**** DATA FOR PROCESSING

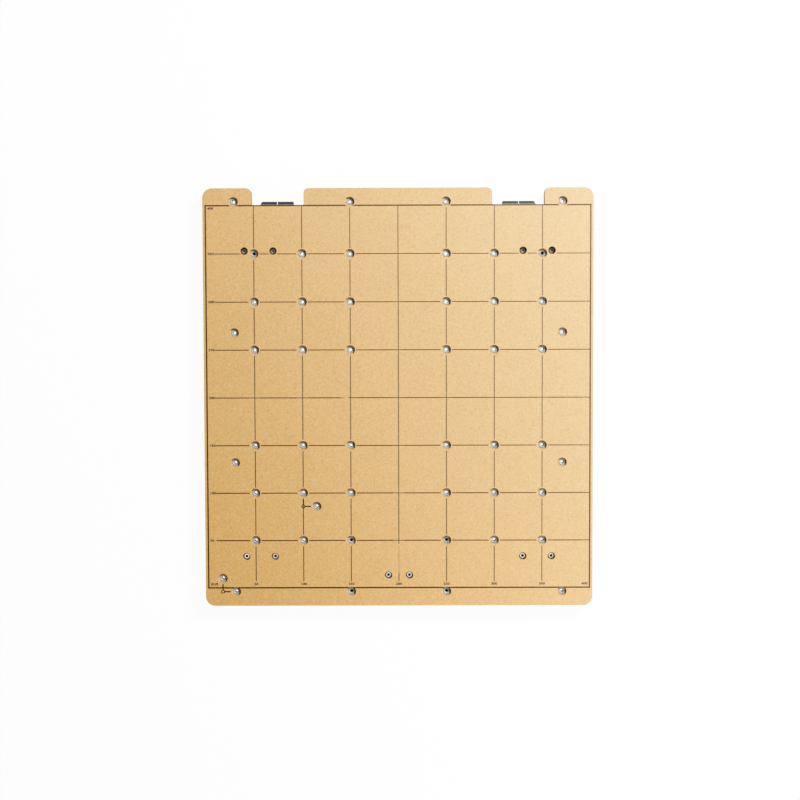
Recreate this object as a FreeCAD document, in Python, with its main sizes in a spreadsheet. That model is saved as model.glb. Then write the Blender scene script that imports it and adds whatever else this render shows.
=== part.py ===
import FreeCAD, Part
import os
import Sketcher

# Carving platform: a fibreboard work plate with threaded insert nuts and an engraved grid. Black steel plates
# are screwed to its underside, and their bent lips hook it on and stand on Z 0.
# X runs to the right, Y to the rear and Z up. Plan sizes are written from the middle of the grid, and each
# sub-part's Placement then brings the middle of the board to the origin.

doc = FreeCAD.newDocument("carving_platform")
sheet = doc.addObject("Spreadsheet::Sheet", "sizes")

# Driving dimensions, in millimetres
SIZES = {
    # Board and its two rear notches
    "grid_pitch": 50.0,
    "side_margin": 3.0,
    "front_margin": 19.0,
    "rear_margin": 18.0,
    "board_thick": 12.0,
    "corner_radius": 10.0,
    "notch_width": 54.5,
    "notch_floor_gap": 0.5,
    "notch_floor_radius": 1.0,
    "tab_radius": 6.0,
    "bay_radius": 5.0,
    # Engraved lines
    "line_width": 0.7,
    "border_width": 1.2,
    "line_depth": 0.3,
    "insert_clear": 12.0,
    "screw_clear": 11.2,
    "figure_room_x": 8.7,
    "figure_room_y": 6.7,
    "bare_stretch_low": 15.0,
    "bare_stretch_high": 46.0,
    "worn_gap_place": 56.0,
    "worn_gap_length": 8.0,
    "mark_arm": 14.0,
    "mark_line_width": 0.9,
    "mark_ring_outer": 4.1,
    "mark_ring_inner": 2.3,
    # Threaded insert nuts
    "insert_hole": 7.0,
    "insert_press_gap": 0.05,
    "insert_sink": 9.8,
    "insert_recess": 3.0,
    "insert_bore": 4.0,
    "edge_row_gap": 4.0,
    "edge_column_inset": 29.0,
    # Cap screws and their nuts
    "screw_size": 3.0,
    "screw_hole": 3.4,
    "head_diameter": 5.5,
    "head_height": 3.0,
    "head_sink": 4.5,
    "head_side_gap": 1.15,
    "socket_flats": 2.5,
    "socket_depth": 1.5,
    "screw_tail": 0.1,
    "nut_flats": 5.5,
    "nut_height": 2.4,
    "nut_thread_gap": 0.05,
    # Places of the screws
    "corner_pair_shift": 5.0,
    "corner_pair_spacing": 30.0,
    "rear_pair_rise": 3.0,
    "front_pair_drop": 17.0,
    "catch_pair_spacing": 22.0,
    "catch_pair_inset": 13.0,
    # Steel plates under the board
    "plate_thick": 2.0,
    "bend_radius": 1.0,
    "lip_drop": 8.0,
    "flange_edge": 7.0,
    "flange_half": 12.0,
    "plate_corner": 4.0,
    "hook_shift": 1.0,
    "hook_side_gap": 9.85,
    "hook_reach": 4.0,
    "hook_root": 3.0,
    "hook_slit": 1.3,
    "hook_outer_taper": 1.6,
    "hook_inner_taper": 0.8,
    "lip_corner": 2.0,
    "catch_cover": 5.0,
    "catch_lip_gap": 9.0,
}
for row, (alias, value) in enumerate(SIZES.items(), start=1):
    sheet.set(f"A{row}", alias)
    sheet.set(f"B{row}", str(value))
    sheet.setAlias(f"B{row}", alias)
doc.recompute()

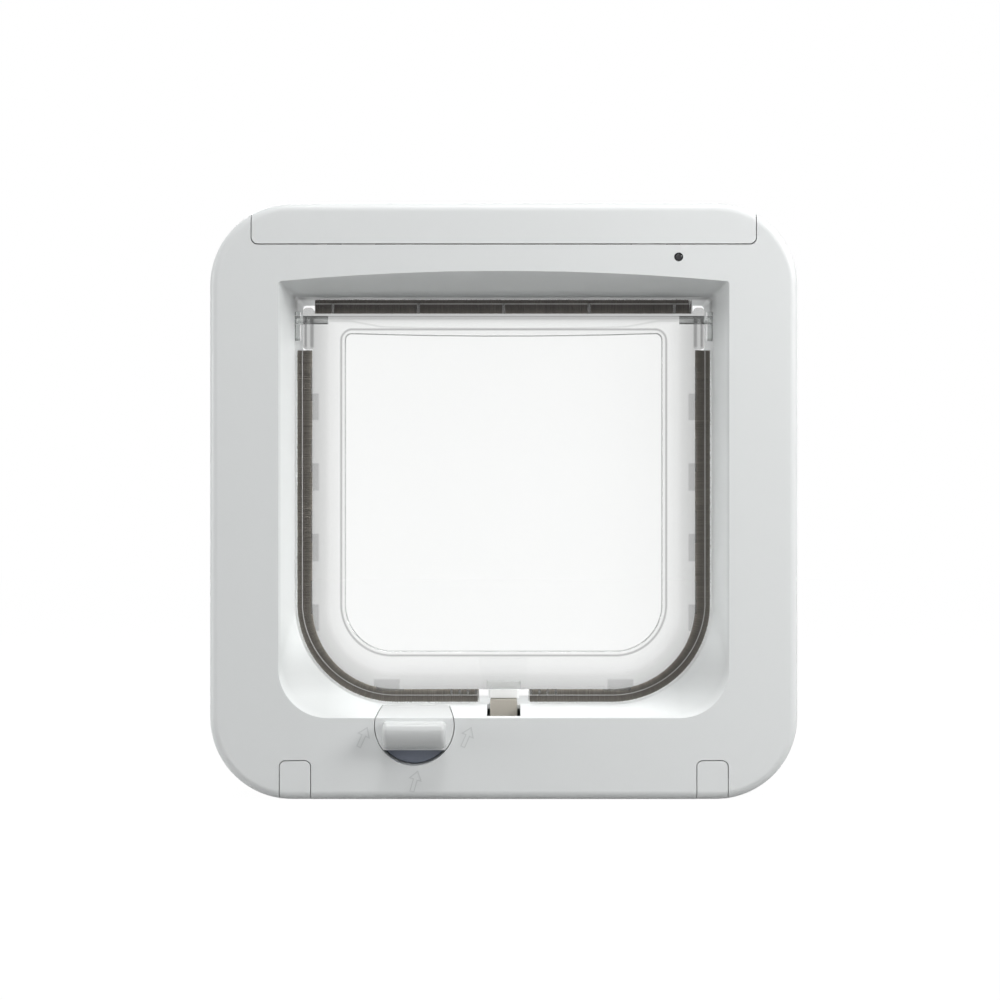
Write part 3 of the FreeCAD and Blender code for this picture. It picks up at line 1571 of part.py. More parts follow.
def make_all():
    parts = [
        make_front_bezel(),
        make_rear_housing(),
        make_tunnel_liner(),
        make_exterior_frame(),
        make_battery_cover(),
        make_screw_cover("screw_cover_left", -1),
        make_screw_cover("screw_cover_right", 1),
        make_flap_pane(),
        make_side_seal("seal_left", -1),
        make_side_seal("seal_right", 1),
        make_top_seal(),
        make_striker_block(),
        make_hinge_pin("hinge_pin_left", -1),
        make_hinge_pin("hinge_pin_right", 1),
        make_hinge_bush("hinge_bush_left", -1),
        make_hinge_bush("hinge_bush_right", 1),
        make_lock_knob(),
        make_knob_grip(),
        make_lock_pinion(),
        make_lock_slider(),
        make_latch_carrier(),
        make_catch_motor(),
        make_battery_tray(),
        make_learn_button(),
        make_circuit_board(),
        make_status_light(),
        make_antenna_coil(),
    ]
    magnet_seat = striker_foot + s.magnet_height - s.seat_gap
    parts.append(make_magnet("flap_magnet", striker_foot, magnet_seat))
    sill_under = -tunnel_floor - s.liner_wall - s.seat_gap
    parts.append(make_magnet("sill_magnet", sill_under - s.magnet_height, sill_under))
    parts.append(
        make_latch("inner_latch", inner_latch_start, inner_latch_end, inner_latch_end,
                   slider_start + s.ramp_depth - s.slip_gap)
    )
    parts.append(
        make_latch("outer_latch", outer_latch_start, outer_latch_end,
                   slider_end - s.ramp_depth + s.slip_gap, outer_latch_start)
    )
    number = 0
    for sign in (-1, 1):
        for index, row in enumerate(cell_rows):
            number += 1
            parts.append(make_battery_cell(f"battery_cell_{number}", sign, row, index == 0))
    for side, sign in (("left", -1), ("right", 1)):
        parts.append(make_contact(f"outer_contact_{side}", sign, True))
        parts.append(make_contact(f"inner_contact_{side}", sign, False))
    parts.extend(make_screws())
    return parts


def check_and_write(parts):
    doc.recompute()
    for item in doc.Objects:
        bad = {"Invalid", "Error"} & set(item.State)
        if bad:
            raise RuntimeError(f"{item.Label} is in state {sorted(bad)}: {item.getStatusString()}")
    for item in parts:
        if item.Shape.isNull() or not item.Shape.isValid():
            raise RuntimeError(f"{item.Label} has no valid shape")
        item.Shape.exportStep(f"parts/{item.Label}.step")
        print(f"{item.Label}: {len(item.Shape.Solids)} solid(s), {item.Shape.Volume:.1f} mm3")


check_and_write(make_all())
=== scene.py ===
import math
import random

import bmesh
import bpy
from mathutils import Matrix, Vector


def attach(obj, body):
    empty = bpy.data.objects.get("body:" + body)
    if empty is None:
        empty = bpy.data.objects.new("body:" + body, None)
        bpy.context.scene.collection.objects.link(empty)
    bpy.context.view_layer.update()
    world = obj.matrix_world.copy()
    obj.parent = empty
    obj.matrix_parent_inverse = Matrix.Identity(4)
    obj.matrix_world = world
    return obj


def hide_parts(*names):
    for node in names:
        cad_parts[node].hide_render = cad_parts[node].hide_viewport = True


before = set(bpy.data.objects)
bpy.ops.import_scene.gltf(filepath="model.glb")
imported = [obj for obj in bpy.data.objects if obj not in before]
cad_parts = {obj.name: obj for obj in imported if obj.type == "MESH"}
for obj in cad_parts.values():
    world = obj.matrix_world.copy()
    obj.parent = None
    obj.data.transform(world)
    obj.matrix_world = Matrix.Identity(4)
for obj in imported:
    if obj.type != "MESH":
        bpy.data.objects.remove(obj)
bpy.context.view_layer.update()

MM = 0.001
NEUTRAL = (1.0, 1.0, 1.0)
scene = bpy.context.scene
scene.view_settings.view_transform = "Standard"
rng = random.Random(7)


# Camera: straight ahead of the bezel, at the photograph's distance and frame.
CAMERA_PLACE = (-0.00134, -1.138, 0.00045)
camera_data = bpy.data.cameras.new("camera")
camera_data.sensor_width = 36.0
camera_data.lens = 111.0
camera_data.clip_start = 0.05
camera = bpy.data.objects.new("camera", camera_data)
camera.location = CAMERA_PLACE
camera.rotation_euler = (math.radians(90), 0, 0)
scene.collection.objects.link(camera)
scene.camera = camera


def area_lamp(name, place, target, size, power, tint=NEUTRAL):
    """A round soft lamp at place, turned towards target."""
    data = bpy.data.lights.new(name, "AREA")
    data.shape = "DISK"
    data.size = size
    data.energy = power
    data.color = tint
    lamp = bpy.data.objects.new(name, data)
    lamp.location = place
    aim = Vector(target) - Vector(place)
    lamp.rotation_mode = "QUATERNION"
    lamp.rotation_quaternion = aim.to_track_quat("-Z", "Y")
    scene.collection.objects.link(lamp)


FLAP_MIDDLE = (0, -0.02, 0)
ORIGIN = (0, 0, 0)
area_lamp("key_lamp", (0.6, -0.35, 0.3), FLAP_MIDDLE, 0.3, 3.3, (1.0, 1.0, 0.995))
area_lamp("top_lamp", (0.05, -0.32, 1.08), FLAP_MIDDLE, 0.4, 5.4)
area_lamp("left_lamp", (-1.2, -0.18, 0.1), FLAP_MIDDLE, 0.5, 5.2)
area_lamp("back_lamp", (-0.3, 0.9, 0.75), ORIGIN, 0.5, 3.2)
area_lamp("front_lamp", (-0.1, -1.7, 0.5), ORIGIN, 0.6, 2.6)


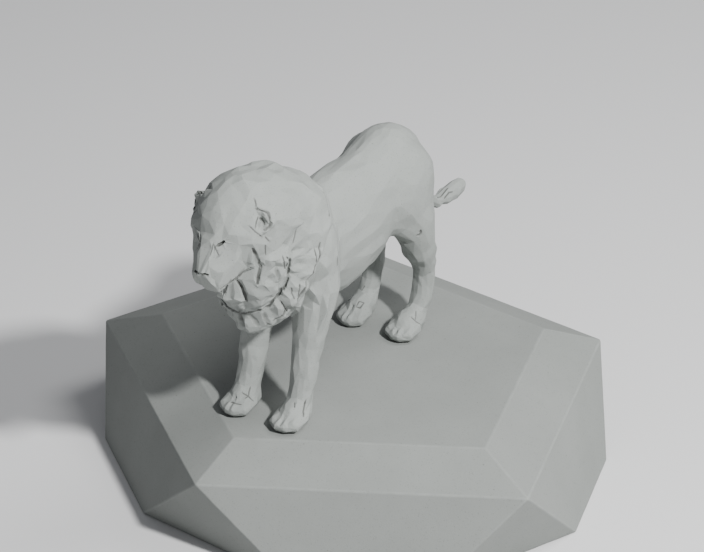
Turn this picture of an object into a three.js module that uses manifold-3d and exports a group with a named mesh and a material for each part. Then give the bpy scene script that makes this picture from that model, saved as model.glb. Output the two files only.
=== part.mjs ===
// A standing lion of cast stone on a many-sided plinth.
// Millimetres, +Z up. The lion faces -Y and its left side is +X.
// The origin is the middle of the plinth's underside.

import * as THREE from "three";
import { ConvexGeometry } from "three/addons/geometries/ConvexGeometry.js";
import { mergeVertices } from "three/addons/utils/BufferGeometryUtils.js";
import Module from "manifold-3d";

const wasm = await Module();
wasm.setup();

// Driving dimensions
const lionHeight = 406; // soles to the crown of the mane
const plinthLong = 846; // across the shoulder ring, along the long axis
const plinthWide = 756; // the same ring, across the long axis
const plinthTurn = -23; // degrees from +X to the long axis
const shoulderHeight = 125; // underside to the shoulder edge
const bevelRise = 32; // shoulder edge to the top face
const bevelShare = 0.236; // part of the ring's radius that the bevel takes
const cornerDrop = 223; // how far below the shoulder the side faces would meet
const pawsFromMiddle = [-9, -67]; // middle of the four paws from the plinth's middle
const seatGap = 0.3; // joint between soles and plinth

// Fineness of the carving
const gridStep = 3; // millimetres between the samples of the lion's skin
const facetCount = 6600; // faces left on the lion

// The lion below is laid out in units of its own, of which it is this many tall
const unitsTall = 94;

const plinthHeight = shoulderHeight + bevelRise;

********

DIRECTION
Exactly and only the lines from the line that contains "return parts" through the line that contains "obj.matrix_parent_inverse = Matrix.Identity(4)" are to be repeated as they stand.

FINAL RESULT
    return parts


def check_and_write(parts):
    doc.recompute()
    for item in doc.Objects:
        bad = {"Invalid", "Error"} & set(item.State)
        if bad:
            raise RuntimeError(f"{item.Label} is in state {sorted(bad)}: {item.getStatusString()}")
    for item in parts:
        if item.Shape.isNull() or not item.Shape.isValid():
            raise RuntimeError(f"{item.Label} has no valid shape")
        item.Shape.exportStep(f"parts/{item.Label}.step")
        print(f"{item.Label}: {len(item.Shape.Solids)} solid(s), {item.Shape.Volume:.1f} mm3")


check_and_write(make_all())
=== scene.py ===
import math
import random

import bmesh
import bpy
from mathutils import Matrix, Vector


def attach(obj, body):
    empty = bpy.data.objects.get("body:" + body)
    if empty is None:
        empty = bpy.data.objects.new("body:" + body, None)
        bpy.context.scene.collection.objects.link(empty)
    bpy.context.view_layer.update()
    world = obj.matrix_world.copy()
    obj.parent = empty
    obj.matrix_parent_inverse = Matrix.Identity(4)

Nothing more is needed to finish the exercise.